One of the questions I had before traveling was “where can I park?” The answer was not as complicated as I had expected.
In smaller villages, you can typically pull off to the side of the road of use a common parking lot. In Stepnica, there was a parking lot. In Rusowo, I parked in front of the church. In other villages, I found an out-of-the-way place. No one ever hassled me or told me I couldn’t park.
In larger cities like Koszalin, Kołobrzeg, Białogard, and Myślibórz, there’s free street parking if you find the right place. Be willing to walk a little further. It makes finding a parking spot easy. In busy city centers like Szczecin, parking can be difficult to find. There, street parking is metered.
GPS and Directions
I strongly recommend having a phone plan that allows you to use data on-the-go. Although coverage can be spotty, having access to a GPS map makes traveling much easier, whether by car or by foot. It is also advisable to download offline maps in case you lose a signal in the middle of nowhere.
For safe measure, I made routes of all of my destinations on Google Maps and printed them out. This doubled as a way to ensure the best use of my time by finding routes that linked multiple locations I wanted to see.

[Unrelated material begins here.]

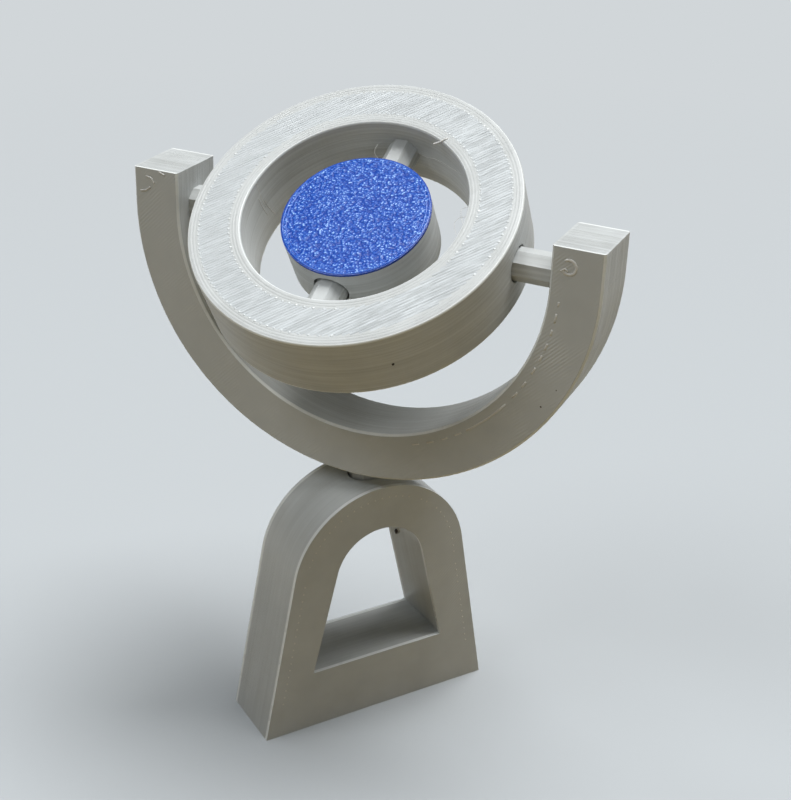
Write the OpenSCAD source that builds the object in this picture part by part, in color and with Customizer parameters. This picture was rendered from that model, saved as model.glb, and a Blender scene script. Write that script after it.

As a final note, plan for more time than you think you will need. I found that even at a breakneck pace, it took at least 15-20 minutes to see each village and take pictures. I originally planned to see about 200 places. This was whittled back to about one-third of that. Unexpected conversations will pop up, and you might find yourself invited to lunch with some locals. If you over plan and cram too much in, you might not enjoy some of the more spontaneous adventures that arise.